Keeping this format consistent helps security, engineering, product, and compliance teams speak the same language.

Common mistakes to avoid

Many threat modeling efforts fail because they become too large or too abstract.

Avoid these common problems:

  • Modeling everything at once instead of one high-value workflow
  • Focusing on theoretical attacks that do not fit the system
  • Skipping trust boundaries and third-party dependencies
  • Listing threats without assigning mitigation owners
  • Using a framework so complex that nobody repeats it
  • Treating the model as a one-time document instead of a living artifact

A simple threat modeling plan should improve design decisions, not create security theater.

What a lightweight threat modeling process looks like in practice

For a typical product team, a simple threat modeling session can happen in less than an hour.

The team picks one feature, reviews a diagram, identifies critical assets, walks through STRIDE-style questions, and records the highest-priority risks with action items.

That is often enough to uncover issues like missing authorization checks, sensitive data in logs, insecure third-party integrations, weak session handling, or excessive permissions for background services.

Even one session can prevent expensive defects later in development.

If you are building a new service, add threat modeling before implementation begins.

If the system already exists, use the same process during major changes, incident reviews, or periodic security assessments.

When to revisit the plan

A threat model should be updated whenever the system changes in a meaningful way.

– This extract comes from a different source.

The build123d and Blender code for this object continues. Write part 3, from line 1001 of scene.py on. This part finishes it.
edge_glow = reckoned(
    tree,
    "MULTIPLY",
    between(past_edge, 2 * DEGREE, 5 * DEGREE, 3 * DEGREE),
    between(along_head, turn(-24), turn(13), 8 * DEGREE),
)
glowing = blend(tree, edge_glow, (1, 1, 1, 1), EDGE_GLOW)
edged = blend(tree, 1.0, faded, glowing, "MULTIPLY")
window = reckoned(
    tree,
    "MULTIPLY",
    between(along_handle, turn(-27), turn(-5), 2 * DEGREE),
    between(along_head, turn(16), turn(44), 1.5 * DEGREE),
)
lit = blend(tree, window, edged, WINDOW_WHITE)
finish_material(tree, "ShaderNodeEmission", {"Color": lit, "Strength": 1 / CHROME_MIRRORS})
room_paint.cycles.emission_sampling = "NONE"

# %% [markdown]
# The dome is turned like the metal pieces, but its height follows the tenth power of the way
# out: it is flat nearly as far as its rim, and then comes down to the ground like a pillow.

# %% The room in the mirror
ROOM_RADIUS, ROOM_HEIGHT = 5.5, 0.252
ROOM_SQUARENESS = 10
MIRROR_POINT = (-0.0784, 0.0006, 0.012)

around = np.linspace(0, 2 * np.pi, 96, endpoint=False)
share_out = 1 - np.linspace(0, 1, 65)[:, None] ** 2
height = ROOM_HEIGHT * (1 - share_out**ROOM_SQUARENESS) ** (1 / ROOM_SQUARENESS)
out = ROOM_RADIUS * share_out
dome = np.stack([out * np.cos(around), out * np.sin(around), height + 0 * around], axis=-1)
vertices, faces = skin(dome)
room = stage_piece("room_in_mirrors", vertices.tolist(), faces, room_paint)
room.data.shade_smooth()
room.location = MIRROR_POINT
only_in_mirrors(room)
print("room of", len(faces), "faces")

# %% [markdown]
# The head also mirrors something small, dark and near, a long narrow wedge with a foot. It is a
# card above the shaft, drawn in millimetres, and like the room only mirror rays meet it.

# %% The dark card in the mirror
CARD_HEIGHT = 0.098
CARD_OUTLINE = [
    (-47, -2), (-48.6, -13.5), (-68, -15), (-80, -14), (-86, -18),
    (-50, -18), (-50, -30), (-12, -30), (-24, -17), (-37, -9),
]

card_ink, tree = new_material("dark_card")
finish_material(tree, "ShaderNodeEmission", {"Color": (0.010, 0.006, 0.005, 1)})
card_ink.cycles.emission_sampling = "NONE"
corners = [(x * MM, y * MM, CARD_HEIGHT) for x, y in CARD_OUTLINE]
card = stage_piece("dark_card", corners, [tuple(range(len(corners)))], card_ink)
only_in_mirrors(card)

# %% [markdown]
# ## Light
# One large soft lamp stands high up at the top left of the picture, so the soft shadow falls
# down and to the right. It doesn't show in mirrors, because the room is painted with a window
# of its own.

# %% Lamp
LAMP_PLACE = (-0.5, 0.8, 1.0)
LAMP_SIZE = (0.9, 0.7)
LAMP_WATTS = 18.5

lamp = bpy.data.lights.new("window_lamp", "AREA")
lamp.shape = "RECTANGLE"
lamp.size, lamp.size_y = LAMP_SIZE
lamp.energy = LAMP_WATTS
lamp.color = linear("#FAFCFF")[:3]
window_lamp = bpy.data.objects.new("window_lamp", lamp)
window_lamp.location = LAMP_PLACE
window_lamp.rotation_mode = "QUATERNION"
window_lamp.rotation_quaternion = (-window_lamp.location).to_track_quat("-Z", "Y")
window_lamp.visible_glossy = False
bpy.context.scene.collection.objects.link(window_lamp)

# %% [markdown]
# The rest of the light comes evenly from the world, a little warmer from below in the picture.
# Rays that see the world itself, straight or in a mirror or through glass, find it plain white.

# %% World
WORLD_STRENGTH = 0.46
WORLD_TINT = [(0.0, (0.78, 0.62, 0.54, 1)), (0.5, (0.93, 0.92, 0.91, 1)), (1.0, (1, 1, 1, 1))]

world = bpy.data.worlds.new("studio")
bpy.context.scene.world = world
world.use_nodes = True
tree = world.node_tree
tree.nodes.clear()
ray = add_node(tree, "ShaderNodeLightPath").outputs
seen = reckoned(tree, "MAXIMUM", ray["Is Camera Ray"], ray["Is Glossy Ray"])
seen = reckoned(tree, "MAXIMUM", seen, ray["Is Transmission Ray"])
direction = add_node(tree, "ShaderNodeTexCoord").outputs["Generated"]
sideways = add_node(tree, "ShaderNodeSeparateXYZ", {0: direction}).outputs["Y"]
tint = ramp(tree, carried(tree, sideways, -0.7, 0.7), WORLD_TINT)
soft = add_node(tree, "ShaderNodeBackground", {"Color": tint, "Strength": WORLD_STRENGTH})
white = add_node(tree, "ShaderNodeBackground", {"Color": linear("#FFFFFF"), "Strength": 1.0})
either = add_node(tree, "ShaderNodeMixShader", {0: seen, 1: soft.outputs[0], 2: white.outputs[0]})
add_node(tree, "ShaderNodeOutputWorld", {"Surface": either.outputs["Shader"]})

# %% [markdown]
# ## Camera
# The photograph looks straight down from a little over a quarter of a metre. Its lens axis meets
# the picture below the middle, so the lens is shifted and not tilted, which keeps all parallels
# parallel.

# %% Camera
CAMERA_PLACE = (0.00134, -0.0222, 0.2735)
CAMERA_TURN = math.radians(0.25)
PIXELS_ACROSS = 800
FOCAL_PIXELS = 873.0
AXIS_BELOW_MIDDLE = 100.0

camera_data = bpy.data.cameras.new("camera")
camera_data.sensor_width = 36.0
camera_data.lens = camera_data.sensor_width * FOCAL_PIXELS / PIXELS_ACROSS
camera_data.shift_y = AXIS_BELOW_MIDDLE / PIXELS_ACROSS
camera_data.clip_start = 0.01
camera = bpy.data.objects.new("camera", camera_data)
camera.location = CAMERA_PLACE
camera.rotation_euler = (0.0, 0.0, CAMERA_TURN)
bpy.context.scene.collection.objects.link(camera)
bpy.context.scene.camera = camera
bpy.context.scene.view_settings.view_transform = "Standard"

Common triggers include new features, new integrations, permission changes, infrastructure changes, and data classification changes.

Revisit the plan after:

  • Introducing authentication or authorization changes
  • Adding a new API, webhook, or external vendor
  • Handling a new class of sensitive data
  • Moving to a different cloud service or architecture pattern
  • Learning from a security incident or near miss

Regular updates keep the plan relevant and reduce the chance that old assumptions become security gaps.